■ Records for the task:
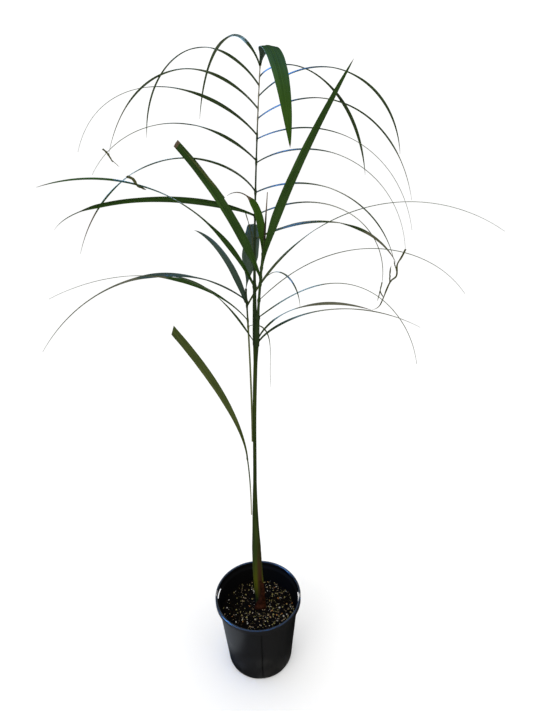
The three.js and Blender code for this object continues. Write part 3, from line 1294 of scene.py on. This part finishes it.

---

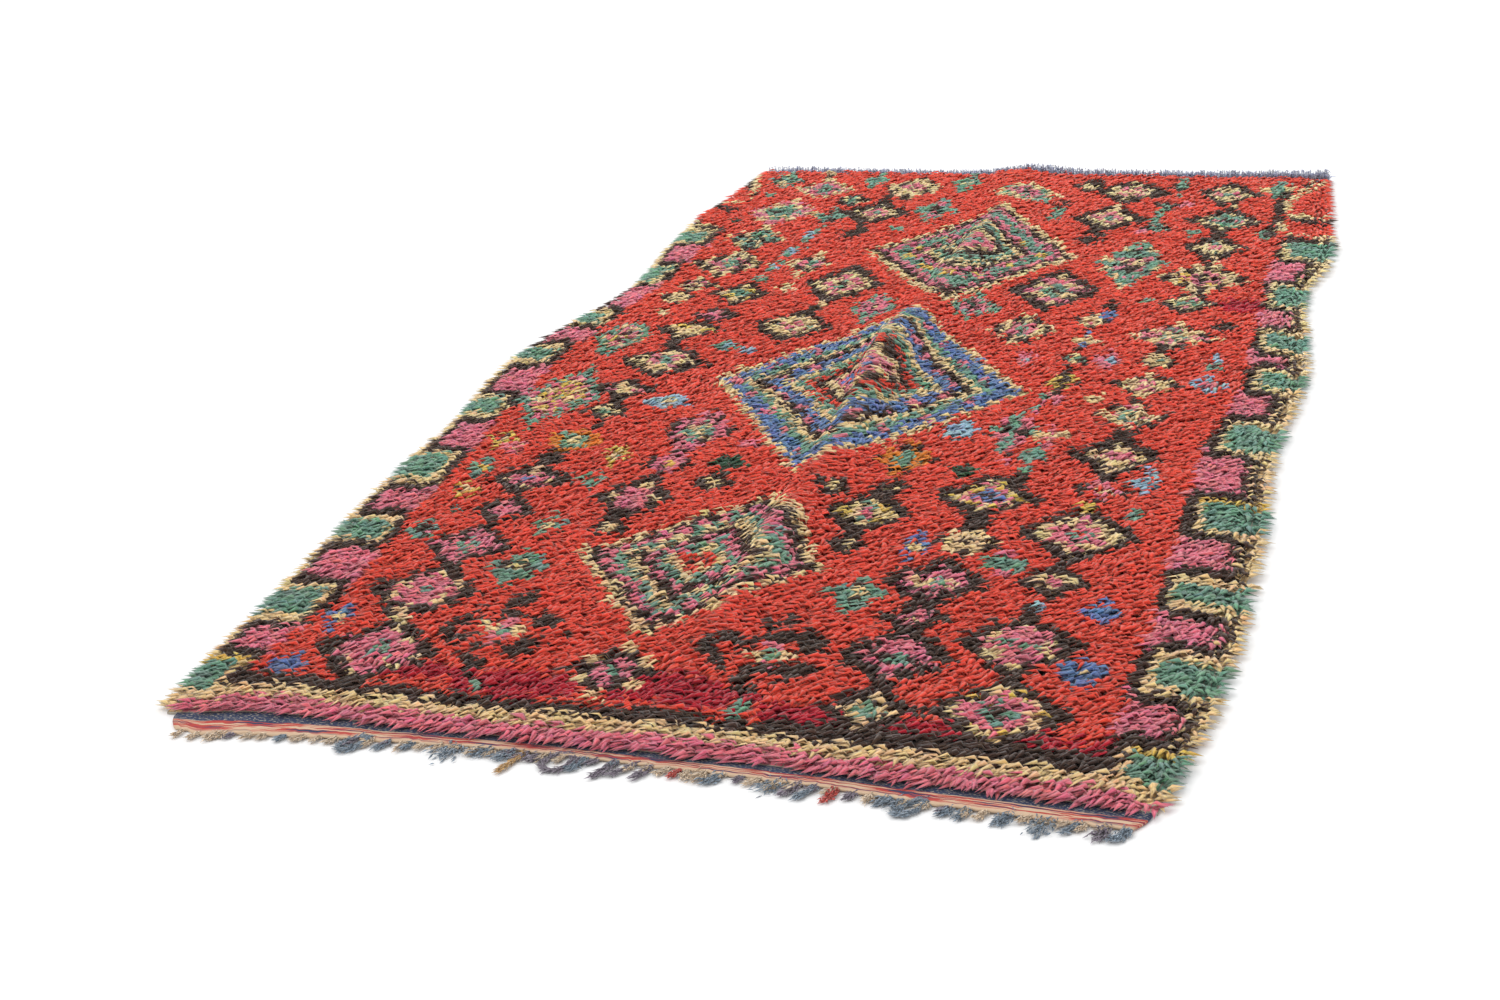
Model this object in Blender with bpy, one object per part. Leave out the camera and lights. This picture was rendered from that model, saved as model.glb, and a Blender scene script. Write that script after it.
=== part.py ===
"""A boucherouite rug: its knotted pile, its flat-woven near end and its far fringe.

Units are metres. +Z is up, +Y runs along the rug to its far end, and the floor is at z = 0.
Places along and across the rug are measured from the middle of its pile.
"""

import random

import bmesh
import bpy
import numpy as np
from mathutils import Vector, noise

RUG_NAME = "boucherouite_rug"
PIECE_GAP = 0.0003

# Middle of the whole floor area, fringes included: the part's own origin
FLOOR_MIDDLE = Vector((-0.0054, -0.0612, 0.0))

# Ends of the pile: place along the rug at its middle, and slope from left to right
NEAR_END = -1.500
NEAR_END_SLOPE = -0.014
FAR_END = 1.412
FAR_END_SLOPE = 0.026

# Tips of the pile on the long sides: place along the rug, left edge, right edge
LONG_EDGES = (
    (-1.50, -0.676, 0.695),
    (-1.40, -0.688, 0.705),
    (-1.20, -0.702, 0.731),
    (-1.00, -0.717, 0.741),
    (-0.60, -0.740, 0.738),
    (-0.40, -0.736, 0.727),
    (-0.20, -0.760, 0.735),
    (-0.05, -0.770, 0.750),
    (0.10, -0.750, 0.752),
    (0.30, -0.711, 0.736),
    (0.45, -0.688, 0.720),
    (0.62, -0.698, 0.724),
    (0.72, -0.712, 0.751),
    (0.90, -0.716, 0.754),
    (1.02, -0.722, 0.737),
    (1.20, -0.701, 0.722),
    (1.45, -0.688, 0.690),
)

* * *

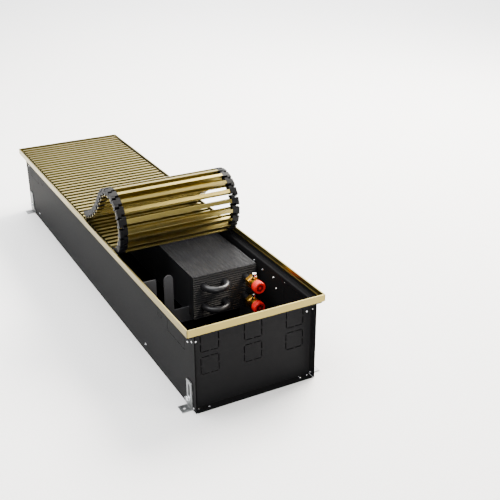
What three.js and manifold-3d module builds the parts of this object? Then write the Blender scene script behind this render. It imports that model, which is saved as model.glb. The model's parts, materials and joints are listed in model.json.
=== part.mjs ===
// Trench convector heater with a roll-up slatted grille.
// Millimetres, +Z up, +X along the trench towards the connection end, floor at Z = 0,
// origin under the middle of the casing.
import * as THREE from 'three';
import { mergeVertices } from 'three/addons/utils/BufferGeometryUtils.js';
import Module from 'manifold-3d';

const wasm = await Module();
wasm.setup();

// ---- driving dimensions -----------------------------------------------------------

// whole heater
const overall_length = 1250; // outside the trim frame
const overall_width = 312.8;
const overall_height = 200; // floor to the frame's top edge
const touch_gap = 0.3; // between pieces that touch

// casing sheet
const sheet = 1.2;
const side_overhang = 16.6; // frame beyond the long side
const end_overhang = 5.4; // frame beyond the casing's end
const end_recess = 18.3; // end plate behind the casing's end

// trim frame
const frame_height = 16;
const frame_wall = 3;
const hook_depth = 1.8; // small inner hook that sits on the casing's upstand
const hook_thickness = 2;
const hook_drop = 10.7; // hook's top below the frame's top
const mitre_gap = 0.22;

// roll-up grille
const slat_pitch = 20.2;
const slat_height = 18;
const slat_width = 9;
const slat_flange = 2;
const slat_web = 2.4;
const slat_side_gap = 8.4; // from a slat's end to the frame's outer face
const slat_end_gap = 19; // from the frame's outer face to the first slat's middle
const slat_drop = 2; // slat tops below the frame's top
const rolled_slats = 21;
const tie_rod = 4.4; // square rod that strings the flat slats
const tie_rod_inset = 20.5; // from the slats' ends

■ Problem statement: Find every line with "three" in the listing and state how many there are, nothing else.

■ Exercise solution: 4